Lions confident linebackers will make strides in second season under Aaron Glenn
Allen Park — From the outside looking in, the Detroit Lions invested surprisingly little in its linebackers this offseason.
Whichever way you slice it, the group underperformed a year ago, the first season under coordinator Aaron Glenn. But instead of adding a high-profile upgrade via free agency or the draft, the Lions retained most of last year's pieces and didn't select a linebacker until the sixth round of the draft.
It's understandable if that strategy doesn't inspire confidence, but make no mistake about it, the Lions believe in what they're doing at the position.
It starts with Alex Anzalone, who followed Glenn from New Orleans to serve as a veteran bridge as the coordinator implemented a new scheme in Detroit. And in many ways, Anzalone was a perfect stopgap as an on-field and locker room leader and mentor to Detroit's less experienced players. He also produced at a career-best level, playing nearly every snap and pacing the group in tackles before an arm injury sidelined him most of the final four games.
Anzalone was selected a captain for the first time in his career last season, while also handling the relay of play calls to the sideline. Coach Dan Campbell called the veteran linebacker a calming presence.
"I think communication is definitely something I do well and I take pride in that," Anzalone said. "I think it's something as a linebacker you have to do, because if not, there's just going to be panic everywhere. You get the calls out, you make the right checks and you do all the right things, everyone else plays off of that."
But one area where Anzalone lagged woefully behind was missed tackles. Not much of an issue during his four seasons with the Saints, he whiffed 21 times in 2021 according to Pro Football Focus, and his 21.2% missed tackle percentage was the worst in the league for his position.
Campbell said that deficiency has been addressed between the coaching staff and player this offseason, and Anzalone acknowledged he let his fundamentals slip at times when fighting the fatigue attached to a larger weekly workload.
"I think that it kind of is just a focus thing," Anzalone said. "I think that when you go through a season and you get tired and you get, you're playing a lot and you have to just queue into the technique and fundamentals of everything. Your pad level. Your drops. Your tackling. Your hands. I think that's something that I definitely want to improve on and I think that's something that we're taking care of."

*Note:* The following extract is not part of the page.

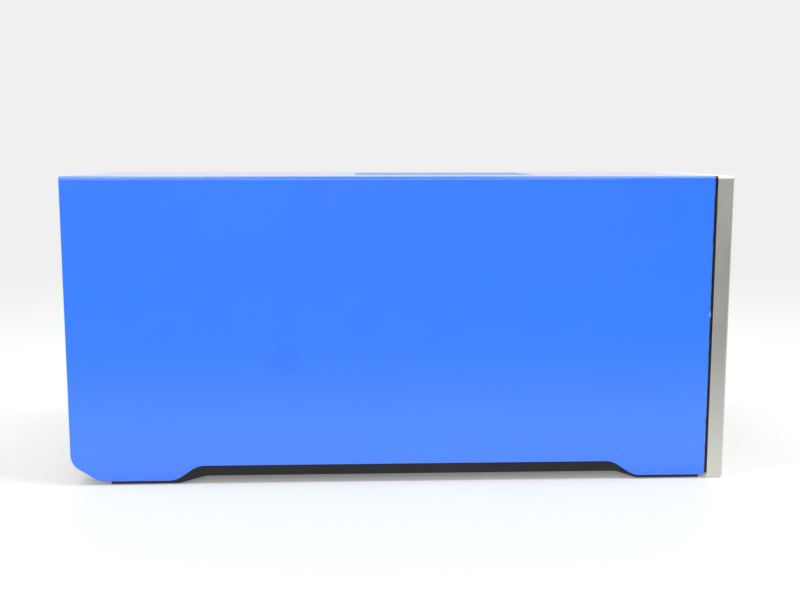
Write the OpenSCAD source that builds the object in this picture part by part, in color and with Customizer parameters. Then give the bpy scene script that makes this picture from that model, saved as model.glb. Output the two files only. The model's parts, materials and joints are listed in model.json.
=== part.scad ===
// A cased computer built round one board: a folded steel cover on a black chassis, and a bezel in front.
// X runs from the back panel to the bezel, Z is up, and the origin is under the middle of the case.

/* [Cover] */
// Length of the cover, back to front
cover_l = 450; // [446:1:470]
// Width across the cover
cover_w = 180; // [180:1:190]
// Height of the cover above the bottom of its legs
cover_h = 213.3; // [212:0.1:225]
// Thickness of the cover's sheet
cover_t = 1.2; // [1:0.1:1.4]
// Outside radius of the two long bends
bend_r = 2.4; // [2:0.1:3.5]
// Width of the flange that is turned in at the back
flange_w = 9; // [8.5:0.5:9.5]
// Height of the arch between the legs
arch_h = 10.6; // [8:0.1:13]
// Where the flat of the back leg ends, from the back
rear_leg_end = 72.7; // [60:0.1:85]
// Length of the flat of the front leg
front_leg_l = 51.4; // [40:0.1:60]
// Run of the slope between a leg and the arch
slope_run = 15.8; // [12:0.1:20]
// Radius that rounds the legs and the arch
leg_r = 16; // [8:1:20]
// Length of the cut that takes off the lower back corner
corner_l = 19.8; // [15:0.1:25]
// Height of that cut
corner_h = 12.4; // [10:0.1:14]
// Radius that rounds the cut
corner_r = 12; // [6:1:12]

/* [Top vent] */
// Length of a slot in the top
slot_l = 133; // [90:1:140]
// Distance from the back edge to the slots
slot_start = 199; // [180:1:210]
// Number of slots across the top
slot_count = 8; // [4:1:8]
// Distance from one slot to the next
slot_pitch = 15; // [13:0.5:16]
// Width of a slot
slot_w = 7; // [5:0.5:9]

/* [Chassis] */
// How far the foot pads stand below the cover's legs
foot_drop = 2.8; // [2:0.1:5]
// Thickness of the chassis sheet
sheet_t = 1.2; // [1:0.1:1.5]
// Clearance between the cover and what it slides over
slide_gap = 0.3; // [0.2:0.05:0.4]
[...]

Additionally, there's a case to be made that a schematic shift, which will see the defensive front attacking more, and the linebackers playing more downhill, compared to sitting back and reacting to the play, should help Anzalone get back to being the sure-tackler he was earlier in his career.
"If you're waiting to tackle someone, I mean it's just kind of basic football — It's harder to make that tackle rather than run to the leverage or the proper angle downhill," he explained. "I think that's definitely something that's going to benefit around our crew. And the defense in total, because I think as a defense that's something that we want to improve on all together."
Beyond Anzalone, the Lions are excited about the other talent in the room. There's lofty expectations tied to Derrick Barnes making sizeable improvements his second season after battling predictable rookie inconsistencies as a fourth-round pick. Remember, he was rushed into significant playing time earlier than expected following the unceremonious release of veteran Jamie Collins.
Anzalone praised Barnes' vastly improved knowledge of the scheme, while Campbell said he's noticed notable strides in Barnes' attitude and demeanor.
"It’s good to see," Campbell said. "I love where Barnes is at because I can feel Barnes on special teams right now, and I see his growth as a linebacker. He’s very much in play in there. So, he’s right where he needs to be, he’s growing."
Along with Barnes, it's been no secret the coaching staff has been enamored with rookie Malcolm Rodriguez. After sliding all the way to the sixth round of the draft because of concerns about his small-than-average frame, the former Oklahoma State standout has impressed with his intelligence, instincts and willingness to deliver a big hit.
There's also Chris Board, who similar to Anzalone prior to coming to Detroit, never was able to break out of a rotational role with his former team, the Baltimore Ravens. Here, he's taken reps with the first-team defense throughout the offseason and impressed with his coverage ability, which is something the Lions needed to replace after losing Jalen Reeves-Maybin in free agency.
And Detroit's depth is rounded out by returning former first-round pick Jarrad Davis, Shaun Dion Hamilton and a pair of special-teams standouts in Josh Woods and Anthony Pittman.
"I think there’s enough talent that’s in that room and in those players, that the competition is going to pull out the most of that group," Campbell said. "...I mean, if you’re worthy of playing, we’ll play you. If we got four linebackers that we feel like are starters, can produce and help us, they’re going to play. That’s the bottom line.